DATA SHOWN —
==================================================

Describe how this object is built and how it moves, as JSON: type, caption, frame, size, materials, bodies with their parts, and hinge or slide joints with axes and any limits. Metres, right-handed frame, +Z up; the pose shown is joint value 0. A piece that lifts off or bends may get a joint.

==================================================

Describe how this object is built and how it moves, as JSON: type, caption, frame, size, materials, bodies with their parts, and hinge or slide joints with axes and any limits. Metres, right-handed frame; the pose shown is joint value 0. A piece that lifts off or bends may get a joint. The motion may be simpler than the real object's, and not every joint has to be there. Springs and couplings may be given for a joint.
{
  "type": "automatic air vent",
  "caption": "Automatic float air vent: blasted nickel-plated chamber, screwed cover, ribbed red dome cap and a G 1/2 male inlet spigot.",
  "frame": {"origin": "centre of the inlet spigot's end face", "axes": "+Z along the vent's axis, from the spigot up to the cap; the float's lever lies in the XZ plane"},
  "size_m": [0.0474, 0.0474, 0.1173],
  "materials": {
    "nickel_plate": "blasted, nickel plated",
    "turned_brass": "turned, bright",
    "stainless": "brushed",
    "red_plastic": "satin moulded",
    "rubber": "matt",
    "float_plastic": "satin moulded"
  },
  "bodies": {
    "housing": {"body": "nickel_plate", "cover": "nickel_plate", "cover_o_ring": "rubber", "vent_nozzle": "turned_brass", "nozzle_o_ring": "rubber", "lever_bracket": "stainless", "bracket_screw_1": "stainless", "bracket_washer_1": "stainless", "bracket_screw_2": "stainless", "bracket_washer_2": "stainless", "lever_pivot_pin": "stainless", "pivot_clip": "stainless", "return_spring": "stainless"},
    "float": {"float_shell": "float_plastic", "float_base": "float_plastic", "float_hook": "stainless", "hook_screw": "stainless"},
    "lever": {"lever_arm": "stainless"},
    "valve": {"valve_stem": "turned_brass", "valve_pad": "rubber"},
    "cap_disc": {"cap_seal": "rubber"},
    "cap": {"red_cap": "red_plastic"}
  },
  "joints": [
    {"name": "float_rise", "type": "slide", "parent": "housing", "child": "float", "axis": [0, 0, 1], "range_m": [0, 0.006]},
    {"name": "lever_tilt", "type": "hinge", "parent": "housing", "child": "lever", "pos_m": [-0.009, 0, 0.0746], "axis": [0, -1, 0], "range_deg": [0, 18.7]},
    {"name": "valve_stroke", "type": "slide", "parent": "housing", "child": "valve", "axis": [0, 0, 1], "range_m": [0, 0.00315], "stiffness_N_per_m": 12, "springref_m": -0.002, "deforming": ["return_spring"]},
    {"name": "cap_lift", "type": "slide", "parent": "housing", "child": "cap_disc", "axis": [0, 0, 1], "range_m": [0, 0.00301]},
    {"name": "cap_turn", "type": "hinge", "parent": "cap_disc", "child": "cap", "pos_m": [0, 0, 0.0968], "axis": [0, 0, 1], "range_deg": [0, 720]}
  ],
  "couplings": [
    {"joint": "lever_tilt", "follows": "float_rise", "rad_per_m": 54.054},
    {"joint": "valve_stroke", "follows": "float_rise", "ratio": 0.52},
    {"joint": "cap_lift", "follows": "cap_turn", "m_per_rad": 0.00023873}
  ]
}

==================================================

AIM — In the listing above, find each line with the word "pose" and copy it.

SOLUTION BELOW —
Describe how this object is built and how it moves, as JSON: type, caption, frame, size, materials, bodies with their parts, and hinge or slide joints with axes and any limits. Metres, right-handed frame, +Z up; the pose shown is joint value 0. A piece that lifts off or bends may get a joint.
Describe how this object is built and how it moves, as JSON: type, caption, frame, size, materials, bodies with their parts, and hinge or slide joints with axes and any limits. Metres, right-handed frame; the pose shown is joint value 0. A piece that lifts off or bends may get a joint. The motion may be simpler than the real object's, and not every joint has to be there. Springs and couplings may be given for a joint.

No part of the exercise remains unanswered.